↓↓↓

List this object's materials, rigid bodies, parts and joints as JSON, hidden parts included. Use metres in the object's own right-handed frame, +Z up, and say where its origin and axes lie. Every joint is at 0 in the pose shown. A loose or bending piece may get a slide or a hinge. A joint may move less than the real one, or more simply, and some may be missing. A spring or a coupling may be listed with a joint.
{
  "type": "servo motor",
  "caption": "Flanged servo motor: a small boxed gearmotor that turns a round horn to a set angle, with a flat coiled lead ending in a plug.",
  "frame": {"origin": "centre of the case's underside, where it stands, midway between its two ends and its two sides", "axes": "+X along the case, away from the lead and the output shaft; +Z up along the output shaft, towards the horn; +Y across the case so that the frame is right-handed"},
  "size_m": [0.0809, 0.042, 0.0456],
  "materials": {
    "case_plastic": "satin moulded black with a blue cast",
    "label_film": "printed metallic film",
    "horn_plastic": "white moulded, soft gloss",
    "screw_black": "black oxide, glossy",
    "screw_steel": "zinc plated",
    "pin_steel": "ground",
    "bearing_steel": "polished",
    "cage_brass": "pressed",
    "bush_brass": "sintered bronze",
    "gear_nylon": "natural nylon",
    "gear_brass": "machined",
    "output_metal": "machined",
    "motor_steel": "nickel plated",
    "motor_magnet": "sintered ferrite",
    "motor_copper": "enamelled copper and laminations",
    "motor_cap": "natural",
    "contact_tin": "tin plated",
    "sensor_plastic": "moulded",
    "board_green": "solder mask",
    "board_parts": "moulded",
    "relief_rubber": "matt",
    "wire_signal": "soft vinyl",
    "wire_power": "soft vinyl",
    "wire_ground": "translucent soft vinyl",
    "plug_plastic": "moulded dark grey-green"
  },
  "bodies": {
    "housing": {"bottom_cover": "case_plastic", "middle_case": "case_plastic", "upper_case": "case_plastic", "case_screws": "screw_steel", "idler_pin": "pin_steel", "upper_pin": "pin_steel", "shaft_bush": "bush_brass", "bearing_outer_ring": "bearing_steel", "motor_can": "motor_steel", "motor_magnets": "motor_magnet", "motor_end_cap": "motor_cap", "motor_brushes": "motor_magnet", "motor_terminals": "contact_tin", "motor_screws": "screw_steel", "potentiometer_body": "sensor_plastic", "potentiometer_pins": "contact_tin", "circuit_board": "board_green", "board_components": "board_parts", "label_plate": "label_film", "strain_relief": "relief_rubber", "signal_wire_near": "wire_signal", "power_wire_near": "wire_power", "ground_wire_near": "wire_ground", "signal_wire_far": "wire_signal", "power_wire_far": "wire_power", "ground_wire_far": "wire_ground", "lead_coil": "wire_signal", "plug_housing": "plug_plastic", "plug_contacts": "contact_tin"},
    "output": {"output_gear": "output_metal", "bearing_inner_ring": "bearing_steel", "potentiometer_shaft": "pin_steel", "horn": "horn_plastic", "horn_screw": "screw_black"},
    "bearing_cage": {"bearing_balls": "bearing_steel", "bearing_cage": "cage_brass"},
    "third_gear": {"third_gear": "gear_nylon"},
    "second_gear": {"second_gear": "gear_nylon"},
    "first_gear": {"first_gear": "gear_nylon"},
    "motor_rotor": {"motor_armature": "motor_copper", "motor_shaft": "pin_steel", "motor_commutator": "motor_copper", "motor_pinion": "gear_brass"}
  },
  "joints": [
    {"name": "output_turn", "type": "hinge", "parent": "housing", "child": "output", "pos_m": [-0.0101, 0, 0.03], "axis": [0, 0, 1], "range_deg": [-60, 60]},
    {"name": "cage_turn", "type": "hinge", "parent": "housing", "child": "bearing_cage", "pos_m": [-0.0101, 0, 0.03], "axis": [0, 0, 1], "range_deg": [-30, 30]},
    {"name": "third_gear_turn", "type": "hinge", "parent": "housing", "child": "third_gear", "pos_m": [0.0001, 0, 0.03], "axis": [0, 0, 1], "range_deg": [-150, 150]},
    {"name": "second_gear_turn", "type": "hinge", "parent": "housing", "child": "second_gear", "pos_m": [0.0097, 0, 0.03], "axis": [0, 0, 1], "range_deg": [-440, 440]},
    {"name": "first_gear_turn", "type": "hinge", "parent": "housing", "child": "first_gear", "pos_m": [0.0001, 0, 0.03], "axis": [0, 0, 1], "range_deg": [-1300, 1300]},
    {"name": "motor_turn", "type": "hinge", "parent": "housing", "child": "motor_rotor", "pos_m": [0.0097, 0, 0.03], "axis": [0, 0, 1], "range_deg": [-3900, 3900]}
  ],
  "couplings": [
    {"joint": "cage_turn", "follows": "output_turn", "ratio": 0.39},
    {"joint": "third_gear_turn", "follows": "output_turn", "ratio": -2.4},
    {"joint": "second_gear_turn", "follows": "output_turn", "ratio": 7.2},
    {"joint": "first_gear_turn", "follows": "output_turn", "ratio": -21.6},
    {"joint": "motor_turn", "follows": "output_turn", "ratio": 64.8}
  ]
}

↑↑↑
↓↓↓

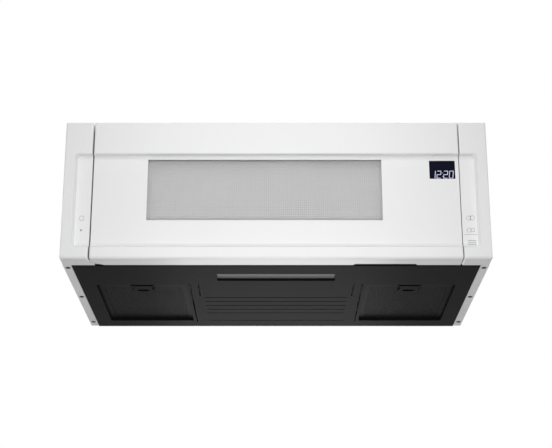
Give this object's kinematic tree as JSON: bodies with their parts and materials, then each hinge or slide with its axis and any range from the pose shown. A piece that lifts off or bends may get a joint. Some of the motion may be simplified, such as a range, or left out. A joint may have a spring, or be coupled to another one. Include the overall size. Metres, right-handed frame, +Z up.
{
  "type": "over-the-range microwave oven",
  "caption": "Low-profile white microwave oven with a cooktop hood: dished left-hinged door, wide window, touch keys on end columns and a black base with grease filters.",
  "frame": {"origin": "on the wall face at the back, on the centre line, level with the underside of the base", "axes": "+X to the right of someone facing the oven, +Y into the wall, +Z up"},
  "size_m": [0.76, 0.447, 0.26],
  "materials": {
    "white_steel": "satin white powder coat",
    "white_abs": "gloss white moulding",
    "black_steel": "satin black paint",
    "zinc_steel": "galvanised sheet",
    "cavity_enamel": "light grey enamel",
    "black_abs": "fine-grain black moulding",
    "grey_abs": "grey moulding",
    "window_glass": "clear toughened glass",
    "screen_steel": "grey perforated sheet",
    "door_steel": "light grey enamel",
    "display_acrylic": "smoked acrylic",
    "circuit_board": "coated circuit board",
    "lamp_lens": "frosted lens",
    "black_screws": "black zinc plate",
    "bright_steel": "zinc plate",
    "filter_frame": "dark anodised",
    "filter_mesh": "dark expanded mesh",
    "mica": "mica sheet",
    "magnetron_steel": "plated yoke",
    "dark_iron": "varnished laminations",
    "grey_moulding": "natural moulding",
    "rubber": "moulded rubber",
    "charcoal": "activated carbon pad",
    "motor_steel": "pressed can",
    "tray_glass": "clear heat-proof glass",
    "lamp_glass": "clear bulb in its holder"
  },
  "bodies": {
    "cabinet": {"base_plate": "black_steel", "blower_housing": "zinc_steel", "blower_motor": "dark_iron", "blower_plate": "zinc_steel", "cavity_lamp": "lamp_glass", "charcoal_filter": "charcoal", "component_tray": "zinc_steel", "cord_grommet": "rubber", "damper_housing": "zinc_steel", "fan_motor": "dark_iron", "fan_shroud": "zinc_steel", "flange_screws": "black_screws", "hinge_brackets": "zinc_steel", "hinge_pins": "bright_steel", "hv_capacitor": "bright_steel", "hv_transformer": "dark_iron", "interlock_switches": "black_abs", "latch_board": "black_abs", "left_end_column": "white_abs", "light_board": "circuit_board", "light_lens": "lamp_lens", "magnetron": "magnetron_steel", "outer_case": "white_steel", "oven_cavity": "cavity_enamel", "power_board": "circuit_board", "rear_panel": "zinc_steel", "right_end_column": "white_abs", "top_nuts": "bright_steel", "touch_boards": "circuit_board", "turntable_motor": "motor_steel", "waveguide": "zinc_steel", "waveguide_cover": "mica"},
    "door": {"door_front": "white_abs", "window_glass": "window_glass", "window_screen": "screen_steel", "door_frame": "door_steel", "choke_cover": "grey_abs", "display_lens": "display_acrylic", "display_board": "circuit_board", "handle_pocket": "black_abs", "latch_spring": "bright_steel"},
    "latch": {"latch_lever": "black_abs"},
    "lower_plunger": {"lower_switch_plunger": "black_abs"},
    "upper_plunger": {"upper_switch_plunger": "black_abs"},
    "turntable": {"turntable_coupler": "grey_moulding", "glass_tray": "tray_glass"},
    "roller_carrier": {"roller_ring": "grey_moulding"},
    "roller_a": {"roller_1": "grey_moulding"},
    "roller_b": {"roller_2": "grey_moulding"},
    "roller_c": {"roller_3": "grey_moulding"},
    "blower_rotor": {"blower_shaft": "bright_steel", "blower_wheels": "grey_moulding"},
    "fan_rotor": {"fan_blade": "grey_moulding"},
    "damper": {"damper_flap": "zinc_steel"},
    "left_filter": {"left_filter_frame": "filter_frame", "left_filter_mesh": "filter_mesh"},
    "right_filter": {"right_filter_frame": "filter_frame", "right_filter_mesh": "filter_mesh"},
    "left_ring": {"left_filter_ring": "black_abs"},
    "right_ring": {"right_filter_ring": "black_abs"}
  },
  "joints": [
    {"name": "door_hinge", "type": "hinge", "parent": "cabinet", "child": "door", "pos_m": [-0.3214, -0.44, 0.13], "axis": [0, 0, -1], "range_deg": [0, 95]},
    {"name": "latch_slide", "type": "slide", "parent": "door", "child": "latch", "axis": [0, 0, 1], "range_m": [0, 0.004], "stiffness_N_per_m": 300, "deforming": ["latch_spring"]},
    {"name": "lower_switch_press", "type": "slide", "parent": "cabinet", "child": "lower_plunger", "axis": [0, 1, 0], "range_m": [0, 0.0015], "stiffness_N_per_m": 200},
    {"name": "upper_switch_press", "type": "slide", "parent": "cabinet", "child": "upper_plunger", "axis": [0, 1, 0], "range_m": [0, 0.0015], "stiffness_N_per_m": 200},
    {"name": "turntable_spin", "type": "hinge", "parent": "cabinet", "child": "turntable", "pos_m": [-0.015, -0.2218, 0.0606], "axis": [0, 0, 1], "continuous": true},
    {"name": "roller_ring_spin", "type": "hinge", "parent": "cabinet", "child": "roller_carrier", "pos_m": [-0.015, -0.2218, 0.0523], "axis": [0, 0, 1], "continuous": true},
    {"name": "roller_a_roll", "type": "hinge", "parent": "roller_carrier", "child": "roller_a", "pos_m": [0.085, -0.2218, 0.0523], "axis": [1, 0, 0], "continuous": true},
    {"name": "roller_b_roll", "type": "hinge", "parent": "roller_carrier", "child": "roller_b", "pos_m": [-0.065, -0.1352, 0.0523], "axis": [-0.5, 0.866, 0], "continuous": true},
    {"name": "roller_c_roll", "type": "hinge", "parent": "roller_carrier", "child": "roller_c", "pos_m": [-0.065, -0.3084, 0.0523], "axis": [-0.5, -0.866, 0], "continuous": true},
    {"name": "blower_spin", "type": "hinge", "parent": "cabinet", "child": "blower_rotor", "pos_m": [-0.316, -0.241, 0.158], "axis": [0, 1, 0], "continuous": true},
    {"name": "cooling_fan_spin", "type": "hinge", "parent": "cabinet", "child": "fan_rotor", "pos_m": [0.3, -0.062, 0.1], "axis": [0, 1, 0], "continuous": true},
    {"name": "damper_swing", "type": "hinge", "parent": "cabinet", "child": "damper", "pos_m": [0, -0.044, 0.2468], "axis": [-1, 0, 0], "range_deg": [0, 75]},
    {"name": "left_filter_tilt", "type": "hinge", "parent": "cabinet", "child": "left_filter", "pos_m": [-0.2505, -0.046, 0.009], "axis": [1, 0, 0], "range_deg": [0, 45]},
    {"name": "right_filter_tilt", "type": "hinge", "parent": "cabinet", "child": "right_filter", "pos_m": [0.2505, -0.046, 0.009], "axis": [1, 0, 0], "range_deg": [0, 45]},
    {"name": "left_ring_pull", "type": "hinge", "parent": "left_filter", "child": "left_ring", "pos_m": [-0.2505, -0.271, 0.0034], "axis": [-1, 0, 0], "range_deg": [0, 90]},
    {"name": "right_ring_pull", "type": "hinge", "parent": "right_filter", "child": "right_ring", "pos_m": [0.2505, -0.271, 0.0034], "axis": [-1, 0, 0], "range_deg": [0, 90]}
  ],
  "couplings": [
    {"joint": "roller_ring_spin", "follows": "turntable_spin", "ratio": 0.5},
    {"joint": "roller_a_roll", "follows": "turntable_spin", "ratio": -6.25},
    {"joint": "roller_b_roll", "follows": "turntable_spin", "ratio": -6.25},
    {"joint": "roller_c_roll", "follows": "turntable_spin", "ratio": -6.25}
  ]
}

↑↑↑

- STATED PROBLEM -
Say how many lines include the word "materials"; reply with the number alone.

- TASK ANSWER -
4